# Records for the task
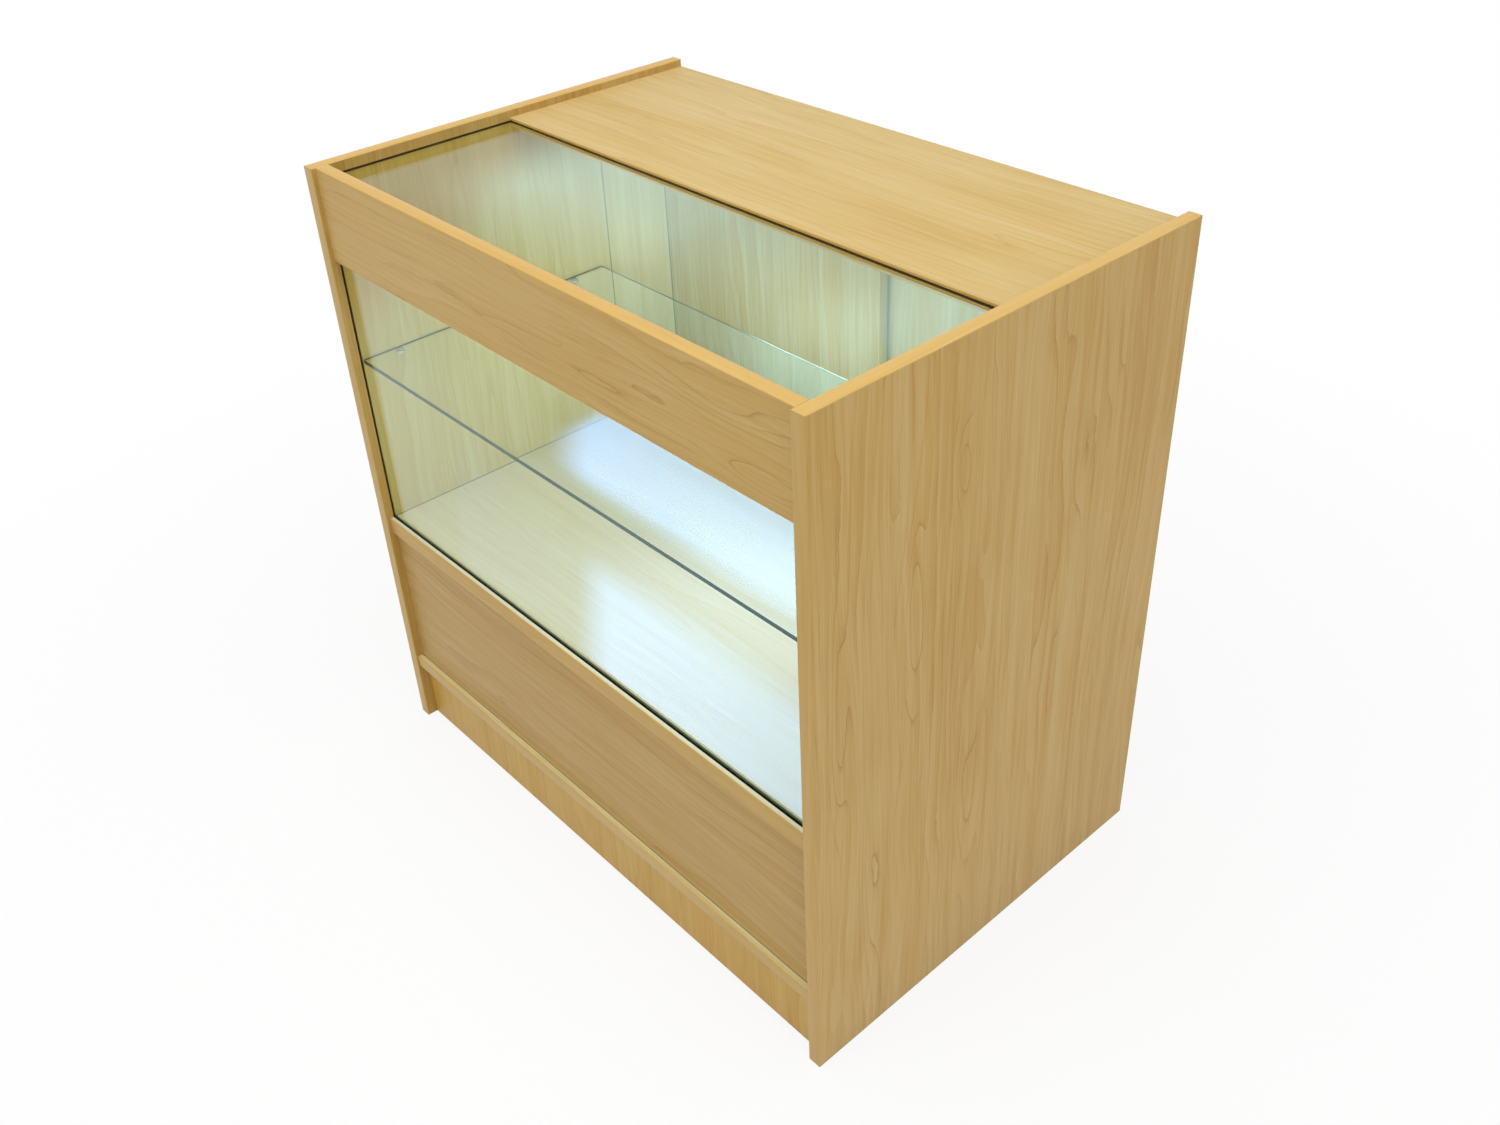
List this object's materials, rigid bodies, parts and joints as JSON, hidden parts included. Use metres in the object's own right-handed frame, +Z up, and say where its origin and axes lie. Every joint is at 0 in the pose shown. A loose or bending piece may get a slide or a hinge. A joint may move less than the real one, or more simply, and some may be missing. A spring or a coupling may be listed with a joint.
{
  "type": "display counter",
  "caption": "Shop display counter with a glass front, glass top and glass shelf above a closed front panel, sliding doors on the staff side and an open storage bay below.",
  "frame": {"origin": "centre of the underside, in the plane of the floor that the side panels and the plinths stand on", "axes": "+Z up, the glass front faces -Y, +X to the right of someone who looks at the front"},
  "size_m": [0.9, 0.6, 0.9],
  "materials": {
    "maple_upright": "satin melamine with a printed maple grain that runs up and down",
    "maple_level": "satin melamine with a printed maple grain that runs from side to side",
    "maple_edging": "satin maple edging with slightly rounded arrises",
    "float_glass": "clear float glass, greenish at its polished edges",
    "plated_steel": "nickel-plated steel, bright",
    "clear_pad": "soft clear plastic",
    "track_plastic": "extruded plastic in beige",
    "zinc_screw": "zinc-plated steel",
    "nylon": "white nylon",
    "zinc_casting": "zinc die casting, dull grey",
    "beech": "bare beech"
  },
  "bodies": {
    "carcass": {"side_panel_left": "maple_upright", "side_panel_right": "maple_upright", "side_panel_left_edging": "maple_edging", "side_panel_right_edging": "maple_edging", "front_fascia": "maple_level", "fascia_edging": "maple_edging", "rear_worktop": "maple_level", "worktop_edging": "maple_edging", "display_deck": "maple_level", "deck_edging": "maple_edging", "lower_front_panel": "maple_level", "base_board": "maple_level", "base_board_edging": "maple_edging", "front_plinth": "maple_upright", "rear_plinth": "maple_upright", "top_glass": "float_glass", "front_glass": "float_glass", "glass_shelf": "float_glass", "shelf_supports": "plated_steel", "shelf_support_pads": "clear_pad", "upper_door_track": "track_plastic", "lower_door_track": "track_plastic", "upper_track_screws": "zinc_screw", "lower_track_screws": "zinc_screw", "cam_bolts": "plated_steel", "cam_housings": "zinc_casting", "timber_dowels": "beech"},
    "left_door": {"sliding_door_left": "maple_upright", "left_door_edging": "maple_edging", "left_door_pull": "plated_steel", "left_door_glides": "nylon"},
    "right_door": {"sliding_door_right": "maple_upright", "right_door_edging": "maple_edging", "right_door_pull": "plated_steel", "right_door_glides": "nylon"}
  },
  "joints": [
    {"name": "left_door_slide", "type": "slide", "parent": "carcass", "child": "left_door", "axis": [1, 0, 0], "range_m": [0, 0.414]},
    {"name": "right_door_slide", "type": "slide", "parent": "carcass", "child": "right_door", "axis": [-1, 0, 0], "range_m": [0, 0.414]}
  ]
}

...

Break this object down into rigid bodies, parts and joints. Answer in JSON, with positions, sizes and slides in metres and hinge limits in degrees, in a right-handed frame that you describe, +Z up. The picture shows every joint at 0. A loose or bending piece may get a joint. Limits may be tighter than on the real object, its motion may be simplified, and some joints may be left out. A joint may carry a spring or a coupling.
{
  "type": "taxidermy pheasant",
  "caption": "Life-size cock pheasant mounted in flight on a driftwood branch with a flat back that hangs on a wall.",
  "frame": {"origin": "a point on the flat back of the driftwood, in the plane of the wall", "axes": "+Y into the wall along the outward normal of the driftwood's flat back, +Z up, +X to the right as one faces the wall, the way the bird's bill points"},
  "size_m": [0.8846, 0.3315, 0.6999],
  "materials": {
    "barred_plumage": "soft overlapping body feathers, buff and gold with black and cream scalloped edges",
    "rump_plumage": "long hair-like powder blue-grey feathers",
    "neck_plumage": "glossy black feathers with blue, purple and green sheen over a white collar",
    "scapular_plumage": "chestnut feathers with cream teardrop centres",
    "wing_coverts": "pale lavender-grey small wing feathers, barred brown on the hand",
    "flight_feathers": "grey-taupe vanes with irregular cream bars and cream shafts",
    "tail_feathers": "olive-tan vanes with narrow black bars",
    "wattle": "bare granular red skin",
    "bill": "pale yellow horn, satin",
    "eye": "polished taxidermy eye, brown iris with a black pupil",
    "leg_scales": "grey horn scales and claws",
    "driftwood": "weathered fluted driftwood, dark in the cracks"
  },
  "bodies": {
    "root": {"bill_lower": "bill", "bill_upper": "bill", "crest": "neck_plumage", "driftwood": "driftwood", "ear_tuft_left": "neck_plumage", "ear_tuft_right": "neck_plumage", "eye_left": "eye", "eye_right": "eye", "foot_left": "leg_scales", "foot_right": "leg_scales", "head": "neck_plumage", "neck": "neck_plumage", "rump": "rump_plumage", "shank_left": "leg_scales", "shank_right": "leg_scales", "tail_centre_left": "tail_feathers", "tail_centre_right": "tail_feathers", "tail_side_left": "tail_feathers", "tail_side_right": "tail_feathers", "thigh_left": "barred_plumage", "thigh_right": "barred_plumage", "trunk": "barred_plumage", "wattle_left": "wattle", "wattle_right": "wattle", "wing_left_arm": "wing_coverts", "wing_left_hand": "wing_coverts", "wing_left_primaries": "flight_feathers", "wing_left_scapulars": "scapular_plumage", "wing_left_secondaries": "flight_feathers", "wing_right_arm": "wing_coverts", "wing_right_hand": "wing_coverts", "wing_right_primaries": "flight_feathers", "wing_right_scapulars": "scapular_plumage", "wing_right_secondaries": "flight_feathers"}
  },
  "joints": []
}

# Stated problem
Every line that holds the string "axes" should be returned.

# The output
List this object's materials, rigid bodies, parts and joints as JSON, hidden parts included. Use metres in the object's own right-handed frame, +Z up, and say where its origin and axes lie. Every joint is at 0 in the pose shown. A loose or bending piece may get a slide or a hinge. A joint may move less than the real one, or more simply, and some may be missing. A spring or a coupling may be listed with a joint.
  "frame": {"origin": "centre of the underside, in the plane of the floor that the side panels and the plinths stand on", "axes": "+Z up, the glass front faces -Y, +X to the right of someone who looks at the front"},
  "frame": {"origin": "a point on the flat back of the driftwood, in the plane of the wall", "axes": "+Y into the wall along the outward normal of the driftwood's flat back, +Z up, +X to the right as one faces the wall, the way the bird's bill points"},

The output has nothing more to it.